Showing posts with label Private Placement by A Company. Show all posts
Showing posts with label Private Placement by A Company. Show all posts

Tuesday, December 23, 2014

Procedure and Provisions Applicable for Private Placement by A Company

  • The act makes provisions relating to Private placement of all the securities and not only shares.
  • The act also defines Private placement as any offer of securities or invitation to subscribe securities to select group of persons by the company (other than by way of public offer) through issue of private placement offer letter and which satisfies the condition specified in this section.
  • To make an offer or invitation of securities to a section of public other than Qualified Institutional Buyers and Employees of the Company under ESOP otherwise than through issue of a Prospectus, by issuing a Private placement Letter of Offer or by way of private placement, in form PAS 4, no. of person to whom an invitation or an offer is made should not be more than two hundred persons in aggregate in the Financial year.
  • An offer of securities or invitation to subscribe securities shall be made through Private placement Letter of Offer, in form PAS 4, to a selected group of persons by the company (other than by way of public offer) only if the proposed offer has been approved by the shareholders of the company, by way of special resolution for each such issue. It is important to take note that now all types of securities are covered under the ambit of Private placement.
  • The explanatory statement to the G.M notice should contain the basis or the justification for the proposed issue price.
  • This offer Document is needed to be serially numbered and addressed specifically to the concerned person. It can sent either in writing or in electric mode, within a time period of 30 days.
  • As per Rules, the minimum investment size has to be Rs. 20,000 per person in terms of Face Value.
  • The act further provides conditions through which invitation can be made, the section, along with corresponding Rules also provide that no fresh allotment to be made unless all the earlier allotments of any other security are completed or withdrawn.
  • The act further provides that company shall allot securities within 60 days from date of receipt of application money, if it does not allot within 60 days then repay application money within 15 days after expiry of 60 days and if company does not pay money after the aforesaid period the company is liable to repay the money with interest at 12% per annum from expiry of 60 days.
  • The monies received shall be kept in separate bank account with a scheduled bank and to be used for purpose provided in this section.
  • The act further provides that the offer to be made only to such persons whose name is recorded prior to the invitation to subscribe.
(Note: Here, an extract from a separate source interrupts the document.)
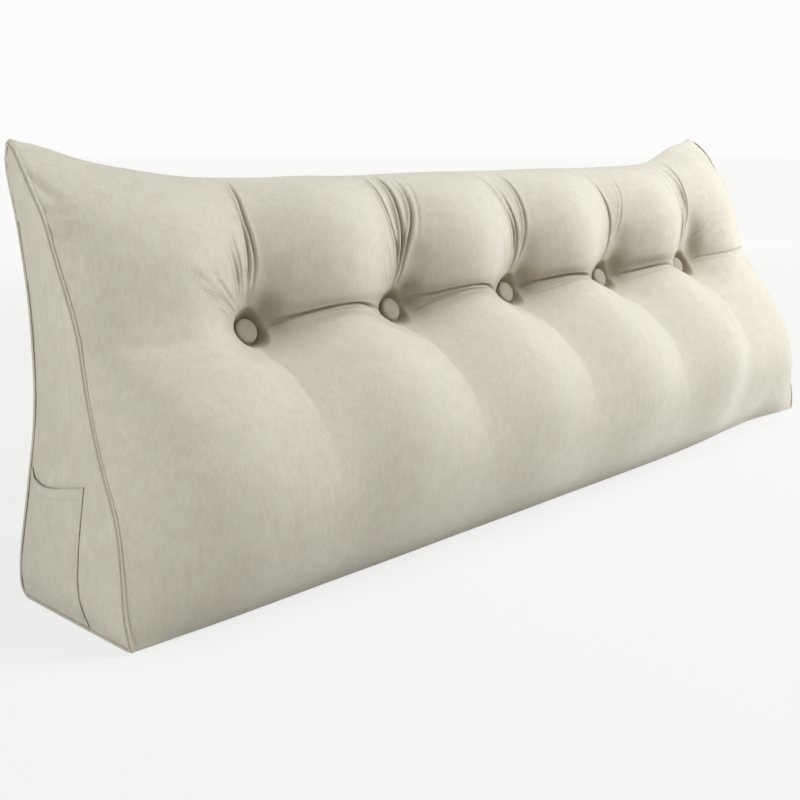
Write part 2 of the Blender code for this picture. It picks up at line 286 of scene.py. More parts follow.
# %% Sizes and sections
LENGTH = 1.472
BUTTON_SPACING = 0.2425
BUTTON_PLACES = np.arange(-2.0, 3.0) * BUTTON_SPACING
LENGTH_CENTRE = -0.0055
DEPTH_CENTRE = 0.0820
STATIONS = (
    # between buttons  beyond the last  through a button  end seam  drawn in left and right  reach  pinch
    ((0.200, 0.000), (0.200, 0.000), (0.200, 0.000), (0.200, 0.000), -0.001, 0.002, 0.20, 0.0),
    ((0.135, 0.000), (0.135, 0.000), (0.135, 0.000), (0.133, 0.000), -0.001, 0.002, 0.20, 0.0),
    ((0.065, 0.000), (0.065, 0.000), (0.065, 0.000), (0.064, 0.000), -0.001, 0.002, 0.20, 0.0),
    ((-0.004, 0.000), (-0.003, 0.000), (-0.004, 0.000), (-0.002, 0.000), -0.001, 0.002, 0.16, 0.0),
    ((-0.022, 0.009), (-0.018, 0.009), (-0.021, 0.009), (-0.007, 0.009), -0.003, 0.002, 0.15, 0.0),
    ((-0.047, 0.040), (-0.036, 0.040), (-0.044, 0.040), (-0.003, 0.040), -0.005, 0.002, 0.15, 0.0),
    ((-0.064, 0.085), (-0.047, 0.085), (-0.057, 0.085), (0.0105, 0.083), 0.003, 0.006, 0.15, 0.0),
    ((-0.070, 0.130), (-0.044, 0.130), (-0.059, 0.125), (0.031, 0.126), 0.012, 0.013, 0.15, 0.1),
    ((-0.064, 0.175), (-0.031, 0.175), (-0.048, 0.165), (0.063, 0.170), 0.020, 0.020, 0.15, 0.2),
    ((-0.042, 0.220), (-0.006, 0.218), (-0.031, 0.193), (0.090, 0.211), 0.0272, 0.0272, 0.16, 0.25),
    ((-0.005, 0.257), (0.020, 0.252), (-0.008, 0.216), (0.103, 0.248), 0.030, 0.030, 0.17, 0.3),
    ((0.036, 0.284), (0.040, 0.277), (0.034, 0.245), (0.110, 0.278), 0.0315, 0.0315, 0.18, 0.3),
    ((0.056, 0.294), (0.049, 0.290), (0.080, 0.261), (0.113, 0.291), 0.032, 0.032, 0.20, 0.2),
    ((0.070, 0.301), (0.057, 0.303), (0.1180, 0.2810), (0.1165, 0.304), 0.032, 0.032, 0.20, 0.25),
    ((0.061, 0.320), (0.064, 0.326), (0.111, 0.312), (0.1235, 0.326), 0.0315, 0.032, 0.20, 0.35),
    ((0.058, 0.352), (0.072, 0.354), (0.103, 0.340), (0.134, 0.353), 0.0305, 0.032, 0.20, 0.35),
    ((0.064, 0.388), (0.083, 0.389), (0.101, 0.370), (0.148, 0.389), 0.0285, 0.032, 0.20, 0.35),
    ((0.083, 0.422), (0.102, 0.421), (0.109, 0.402), (0.159, 0.422), 0.0265, 0.032, 0.22, 0.35),
    ((0.116, 0.446), (0.132, 0.447), (0.130, 0.434), (0.177, 0.453), 0.0235, 0.032, 0.28, 0.35),
    ((0.156, 0.456), (0.166, 0.458), (0.162, 0.453), (0.198, 0.480), 0.024, 0.034, 0.34, 0.3),
    ((0.192, 0.454), (0.200, 0.457), (0.194, 0.453), (0.232, 0.503), 0.030, 0.038, 0.36, 0.2),
    ((0.217, 0.431), (0.218, 0.434), (0.217, 0.430), (0.228, 0.465), 0.027, 0.034, 0.34, 0.1),
    ((0.229, 0.385), (0.226, 0.385), (0.227, 0.384), (0.216, 0.402), 0.029, 0.032, 0.28, 0.0),
    ((0.234, 0.310), (0.228, 0.310), (0.231, 0.309), (0.209, 0.312), 0.031, 0.032, 0.22, 0.0),
    ((0.234, 0.215), (0.228, 0.215), (0.231, 0.215), (0.206, 0.215), 0.0272, 0.0272, 0.20, 0.0),
    ((0.228, 0.120), (0.223, 0.120), (0.226, 0.120), (0.205, 0.120), 0.011, 0.011, 0.20, 0.0),
    ((0.214, 0.038), (0.211, 0.038), (0.213, 0.038), (0.203, 0.038), -0.005, 0.002, 0.20, 0.0),
)
SECTION_TABLE = np.array([[*a, *b, *c, *d, *rest] for a, b, c, d, *rest in STATIONS])
print("stations", len(STATIONS))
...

The complete record of the offer and acceptance and form of Private placement Letter of Offer in form no PAS 4 shall be filed with to the Register and in case of listed companies, with the Securities and Exchange Board of India (SEBI) as well, within a period of 30 days of circulation of private placement offer (which shall be the date of the said Private Placement Offer Latter).
  • The provisions this Section and the Rules shall not be application to any non-banking financial (NBFC) company which is registered with the Reserve Bank of India (RBI) Under RBI Act9, 1934 and housing finance companies which are registered with the national Housing Bank (NHB) under National Housing Bank Act, 1987, if they are complying with the regulations made by Reserve Bank of India or NHB in respect of offer or invitation to be issued on private placement basis. Provided that such companies will comply with provision relating to maximum number of people and value of investment, if the RBI or NHB has not specified similar regulation.